Set problem: Give the lines of the material verbatim, from the first line to the line with "import math", including both.

○ ○ ○

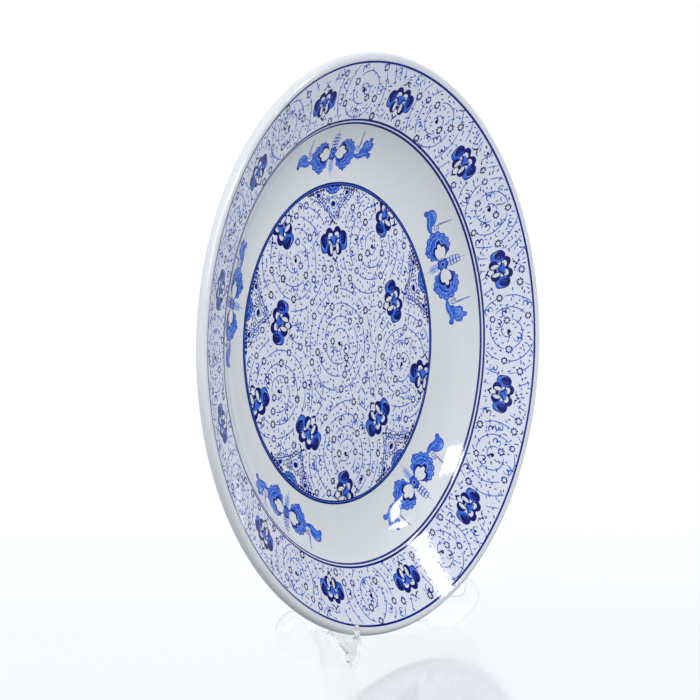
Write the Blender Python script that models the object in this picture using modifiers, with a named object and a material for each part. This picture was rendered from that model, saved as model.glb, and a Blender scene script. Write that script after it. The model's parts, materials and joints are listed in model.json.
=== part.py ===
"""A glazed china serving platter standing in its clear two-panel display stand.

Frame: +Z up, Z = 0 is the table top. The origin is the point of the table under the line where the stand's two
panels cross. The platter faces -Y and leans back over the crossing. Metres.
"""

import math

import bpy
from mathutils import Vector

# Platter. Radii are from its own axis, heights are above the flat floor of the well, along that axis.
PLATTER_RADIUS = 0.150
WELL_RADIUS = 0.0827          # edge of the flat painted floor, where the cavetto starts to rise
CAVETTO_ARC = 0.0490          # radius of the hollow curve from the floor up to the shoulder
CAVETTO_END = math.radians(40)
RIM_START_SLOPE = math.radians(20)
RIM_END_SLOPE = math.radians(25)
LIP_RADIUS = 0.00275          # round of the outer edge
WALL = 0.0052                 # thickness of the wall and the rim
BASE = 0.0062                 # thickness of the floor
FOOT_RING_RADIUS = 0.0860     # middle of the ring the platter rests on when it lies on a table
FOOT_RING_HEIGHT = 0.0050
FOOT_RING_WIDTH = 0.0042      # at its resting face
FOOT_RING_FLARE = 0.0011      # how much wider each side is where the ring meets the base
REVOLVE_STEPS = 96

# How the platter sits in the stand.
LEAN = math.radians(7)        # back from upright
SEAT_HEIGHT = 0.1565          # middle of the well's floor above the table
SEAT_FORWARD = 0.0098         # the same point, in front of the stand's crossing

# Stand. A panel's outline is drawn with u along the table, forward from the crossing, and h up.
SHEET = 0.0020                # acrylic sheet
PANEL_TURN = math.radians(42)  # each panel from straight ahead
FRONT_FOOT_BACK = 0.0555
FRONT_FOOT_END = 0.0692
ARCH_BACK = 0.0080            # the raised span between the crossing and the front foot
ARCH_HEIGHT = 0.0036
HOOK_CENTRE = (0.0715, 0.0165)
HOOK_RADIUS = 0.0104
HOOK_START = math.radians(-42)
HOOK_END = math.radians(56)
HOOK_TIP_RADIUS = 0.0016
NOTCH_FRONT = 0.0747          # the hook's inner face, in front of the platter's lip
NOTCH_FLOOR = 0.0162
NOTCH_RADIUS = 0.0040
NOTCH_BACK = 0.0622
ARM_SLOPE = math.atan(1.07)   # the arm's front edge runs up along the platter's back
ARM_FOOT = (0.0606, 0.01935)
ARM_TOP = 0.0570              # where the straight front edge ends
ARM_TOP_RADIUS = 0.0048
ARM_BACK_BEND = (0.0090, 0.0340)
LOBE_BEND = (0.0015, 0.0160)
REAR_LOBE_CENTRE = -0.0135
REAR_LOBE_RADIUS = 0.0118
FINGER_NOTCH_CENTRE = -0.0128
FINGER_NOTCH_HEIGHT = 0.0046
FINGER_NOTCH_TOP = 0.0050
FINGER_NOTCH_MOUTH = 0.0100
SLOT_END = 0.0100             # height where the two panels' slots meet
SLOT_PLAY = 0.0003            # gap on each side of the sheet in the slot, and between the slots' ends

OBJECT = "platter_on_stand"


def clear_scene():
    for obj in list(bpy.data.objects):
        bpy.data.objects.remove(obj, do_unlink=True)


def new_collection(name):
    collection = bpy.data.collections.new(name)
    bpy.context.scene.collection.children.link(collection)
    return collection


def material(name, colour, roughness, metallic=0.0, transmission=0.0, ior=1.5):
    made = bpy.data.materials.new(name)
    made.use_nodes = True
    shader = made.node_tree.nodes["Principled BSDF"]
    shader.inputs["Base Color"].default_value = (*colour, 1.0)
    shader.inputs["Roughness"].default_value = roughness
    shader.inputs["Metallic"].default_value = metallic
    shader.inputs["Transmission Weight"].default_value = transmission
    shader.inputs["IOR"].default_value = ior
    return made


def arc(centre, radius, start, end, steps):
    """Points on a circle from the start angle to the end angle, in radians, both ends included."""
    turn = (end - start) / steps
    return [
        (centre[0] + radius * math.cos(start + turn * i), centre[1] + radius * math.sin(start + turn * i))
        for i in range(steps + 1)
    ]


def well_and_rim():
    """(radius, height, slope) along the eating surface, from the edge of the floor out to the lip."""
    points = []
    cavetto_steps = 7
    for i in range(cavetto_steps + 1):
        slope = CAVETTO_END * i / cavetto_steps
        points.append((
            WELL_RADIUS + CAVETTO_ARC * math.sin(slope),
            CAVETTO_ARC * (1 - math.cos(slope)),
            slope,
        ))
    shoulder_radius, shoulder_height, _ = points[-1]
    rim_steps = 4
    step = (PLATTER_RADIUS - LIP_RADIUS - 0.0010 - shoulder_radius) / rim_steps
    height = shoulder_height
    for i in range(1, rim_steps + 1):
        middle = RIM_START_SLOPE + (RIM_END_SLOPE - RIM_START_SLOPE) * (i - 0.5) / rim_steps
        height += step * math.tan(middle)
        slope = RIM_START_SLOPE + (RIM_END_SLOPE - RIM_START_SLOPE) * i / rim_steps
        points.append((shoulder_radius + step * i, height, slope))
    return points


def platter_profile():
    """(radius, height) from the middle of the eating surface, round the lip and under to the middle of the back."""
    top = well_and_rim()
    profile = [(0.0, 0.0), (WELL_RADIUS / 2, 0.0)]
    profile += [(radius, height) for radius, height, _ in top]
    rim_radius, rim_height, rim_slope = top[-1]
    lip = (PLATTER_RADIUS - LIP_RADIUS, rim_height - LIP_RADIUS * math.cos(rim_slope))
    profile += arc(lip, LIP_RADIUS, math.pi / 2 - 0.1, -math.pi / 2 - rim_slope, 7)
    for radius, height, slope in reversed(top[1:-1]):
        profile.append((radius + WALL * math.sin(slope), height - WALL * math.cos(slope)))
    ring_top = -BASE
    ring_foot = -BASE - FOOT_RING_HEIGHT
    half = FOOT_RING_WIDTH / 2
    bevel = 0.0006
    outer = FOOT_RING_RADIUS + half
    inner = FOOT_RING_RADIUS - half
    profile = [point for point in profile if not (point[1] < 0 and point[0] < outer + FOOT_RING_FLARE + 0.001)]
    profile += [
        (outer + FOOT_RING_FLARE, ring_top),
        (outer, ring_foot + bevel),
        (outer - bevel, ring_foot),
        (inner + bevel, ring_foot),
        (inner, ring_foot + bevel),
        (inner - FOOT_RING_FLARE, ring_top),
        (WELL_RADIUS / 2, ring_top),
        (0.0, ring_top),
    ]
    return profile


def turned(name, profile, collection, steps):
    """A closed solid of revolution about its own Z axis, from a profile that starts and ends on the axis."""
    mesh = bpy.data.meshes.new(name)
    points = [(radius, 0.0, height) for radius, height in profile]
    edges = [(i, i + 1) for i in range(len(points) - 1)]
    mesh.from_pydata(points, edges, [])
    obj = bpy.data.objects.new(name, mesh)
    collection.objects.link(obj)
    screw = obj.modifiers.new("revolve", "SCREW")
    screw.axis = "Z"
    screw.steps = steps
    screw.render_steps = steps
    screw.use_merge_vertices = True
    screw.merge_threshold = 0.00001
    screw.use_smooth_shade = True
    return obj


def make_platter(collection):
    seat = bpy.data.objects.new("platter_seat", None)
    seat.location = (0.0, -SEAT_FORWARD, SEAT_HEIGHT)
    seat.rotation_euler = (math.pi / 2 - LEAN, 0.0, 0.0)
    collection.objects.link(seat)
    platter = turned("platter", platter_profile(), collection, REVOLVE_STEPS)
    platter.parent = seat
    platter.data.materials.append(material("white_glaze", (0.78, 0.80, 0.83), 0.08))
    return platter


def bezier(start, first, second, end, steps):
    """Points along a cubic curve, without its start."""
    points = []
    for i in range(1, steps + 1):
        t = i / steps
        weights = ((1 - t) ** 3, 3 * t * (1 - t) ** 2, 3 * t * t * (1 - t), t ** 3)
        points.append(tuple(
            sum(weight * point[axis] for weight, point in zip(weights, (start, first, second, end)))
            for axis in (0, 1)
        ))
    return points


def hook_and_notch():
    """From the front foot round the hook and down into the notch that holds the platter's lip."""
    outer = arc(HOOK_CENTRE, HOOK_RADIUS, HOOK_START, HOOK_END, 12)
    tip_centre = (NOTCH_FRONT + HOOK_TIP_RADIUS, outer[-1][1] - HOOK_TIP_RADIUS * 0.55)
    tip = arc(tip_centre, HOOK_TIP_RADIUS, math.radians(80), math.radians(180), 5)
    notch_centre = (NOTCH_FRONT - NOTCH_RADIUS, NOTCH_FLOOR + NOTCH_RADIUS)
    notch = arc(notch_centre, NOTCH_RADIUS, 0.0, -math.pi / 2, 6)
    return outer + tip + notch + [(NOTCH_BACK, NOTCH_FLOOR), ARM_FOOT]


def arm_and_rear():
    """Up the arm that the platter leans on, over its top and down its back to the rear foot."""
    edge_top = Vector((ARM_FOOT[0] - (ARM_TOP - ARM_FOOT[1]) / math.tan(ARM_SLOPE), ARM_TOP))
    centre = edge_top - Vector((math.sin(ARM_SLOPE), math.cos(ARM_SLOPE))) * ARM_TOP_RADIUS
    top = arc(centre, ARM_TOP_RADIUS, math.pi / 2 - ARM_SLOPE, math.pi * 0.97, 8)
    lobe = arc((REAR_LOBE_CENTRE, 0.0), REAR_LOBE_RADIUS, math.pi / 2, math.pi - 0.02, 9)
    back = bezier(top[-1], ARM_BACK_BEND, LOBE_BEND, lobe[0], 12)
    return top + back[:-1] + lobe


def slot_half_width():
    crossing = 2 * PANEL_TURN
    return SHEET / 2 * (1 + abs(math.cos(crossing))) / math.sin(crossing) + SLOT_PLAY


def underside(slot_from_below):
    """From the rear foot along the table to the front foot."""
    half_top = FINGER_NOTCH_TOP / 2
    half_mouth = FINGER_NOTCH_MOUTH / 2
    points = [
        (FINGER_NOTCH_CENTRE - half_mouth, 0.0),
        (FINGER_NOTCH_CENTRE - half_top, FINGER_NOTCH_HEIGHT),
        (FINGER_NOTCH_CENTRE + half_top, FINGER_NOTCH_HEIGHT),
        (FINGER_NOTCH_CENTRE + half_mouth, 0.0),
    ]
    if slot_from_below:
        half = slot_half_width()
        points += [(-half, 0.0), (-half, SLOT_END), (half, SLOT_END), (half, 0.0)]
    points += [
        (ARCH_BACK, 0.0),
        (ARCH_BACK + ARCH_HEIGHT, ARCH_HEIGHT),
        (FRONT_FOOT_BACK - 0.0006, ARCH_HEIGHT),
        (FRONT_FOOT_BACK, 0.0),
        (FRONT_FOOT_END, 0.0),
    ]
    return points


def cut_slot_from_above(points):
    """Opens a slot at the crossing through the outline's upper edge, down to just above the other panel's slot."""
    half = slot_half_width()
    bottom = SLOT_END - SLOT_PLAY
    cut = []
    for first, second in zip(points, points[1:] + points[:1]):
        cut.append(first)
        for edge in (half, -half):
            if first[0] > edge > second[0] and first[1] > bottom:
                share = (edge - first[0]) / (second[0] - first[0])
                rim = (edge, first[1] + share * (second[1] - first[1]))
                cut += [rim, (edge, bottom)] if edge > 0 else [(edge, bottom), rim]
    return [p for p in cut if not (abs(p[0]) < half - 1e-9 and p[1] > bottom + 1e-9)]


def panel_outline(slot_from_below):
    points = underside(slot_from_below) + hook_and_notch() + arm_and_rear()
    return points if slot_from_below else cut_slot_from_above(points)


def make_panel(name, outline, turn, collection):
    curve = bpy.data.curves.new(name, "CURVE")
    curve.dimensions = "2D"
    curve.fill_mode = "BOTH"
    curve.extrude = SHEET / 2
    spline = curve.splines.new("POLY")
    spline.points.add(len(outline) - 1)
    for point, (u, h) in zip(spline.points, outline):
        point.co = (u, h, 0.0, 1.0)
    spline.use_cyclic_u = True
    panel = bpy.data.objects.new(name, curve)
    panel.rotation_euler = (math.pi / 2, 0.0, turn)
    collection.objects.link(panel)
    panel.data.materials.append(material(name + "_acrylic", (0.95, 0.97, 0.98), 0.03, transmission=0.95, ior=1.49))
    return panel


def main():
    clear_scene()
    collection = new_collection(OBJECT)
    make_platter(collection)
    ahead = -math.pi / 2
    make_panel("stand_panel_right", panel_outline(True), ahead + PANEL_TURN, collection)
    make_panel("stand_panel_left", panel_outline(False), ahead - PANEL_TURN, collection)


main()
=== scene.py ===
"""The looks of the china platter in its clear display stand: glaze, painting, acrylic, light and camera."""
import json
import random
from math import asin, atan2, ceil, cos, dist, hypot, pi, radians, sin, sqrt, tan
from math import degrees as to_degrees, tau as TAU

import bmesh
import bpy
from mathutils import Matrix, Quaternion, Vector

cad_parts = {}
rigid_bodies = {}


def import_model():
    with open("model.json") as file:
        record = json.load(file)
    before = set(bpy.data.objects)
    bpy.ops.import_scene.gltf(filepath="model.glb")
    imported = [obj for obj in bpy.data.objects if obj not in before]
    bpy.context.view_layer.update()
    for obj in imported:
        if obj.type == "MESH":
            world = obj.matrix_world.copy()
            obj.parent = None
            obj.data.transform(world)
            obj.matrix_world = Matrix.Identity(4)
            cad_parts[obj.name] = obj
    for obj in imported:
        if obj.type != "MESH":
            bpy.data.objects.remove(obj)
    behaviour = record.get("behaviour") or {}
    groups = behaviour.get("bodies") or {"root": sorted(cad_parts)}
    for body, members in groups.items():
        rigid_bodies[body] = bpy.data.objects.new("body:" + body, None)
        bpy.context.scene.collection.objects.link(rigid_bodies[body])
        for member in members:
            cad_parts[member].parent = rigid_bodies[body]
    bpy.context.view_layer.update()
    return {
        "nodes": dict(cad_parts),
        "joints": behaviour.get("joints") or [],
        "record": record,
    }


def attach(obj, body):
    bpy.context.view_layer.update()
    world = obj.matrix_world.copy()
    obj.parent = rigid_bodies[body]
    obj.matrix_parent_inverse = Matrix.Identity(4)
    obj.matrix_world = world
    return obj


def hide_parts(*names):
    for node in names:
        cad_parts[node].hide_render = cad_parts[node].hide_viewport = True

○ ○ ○

The completed task:
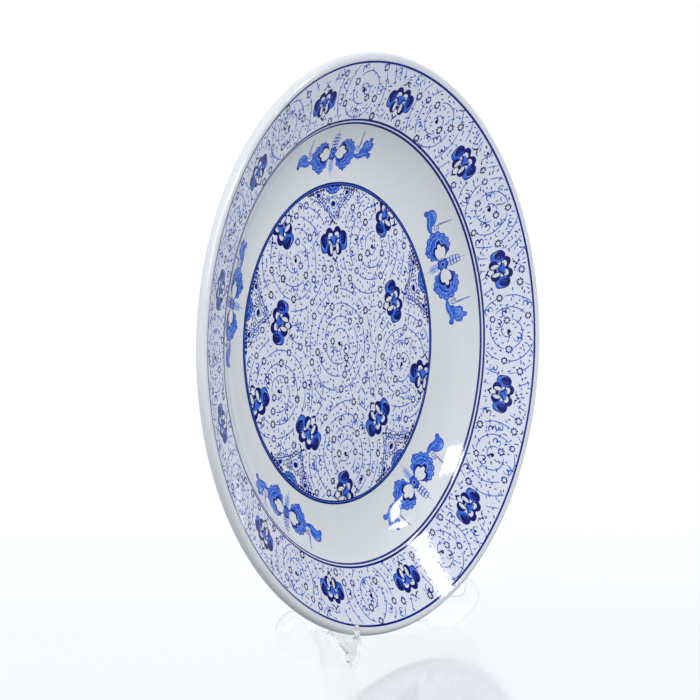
Write the Blender Python script that models the object in this picture using modifiers, with a named object and a material for each part. This picture was rendered from that model, saved as model.glb, and a Blender scene script. Write that script after it. The model's parts, materials and joints are listed in model.json.
=== part.py ===
"""A glazed china serving platter standing in its clear two-panel display stand.

Frame: +Z up, Z = 0 is the table top. The origin is the point of the table under the line where the stand's two
panels cross. The platter faces -Y and leans back over the crossing. Metres.
"""

import math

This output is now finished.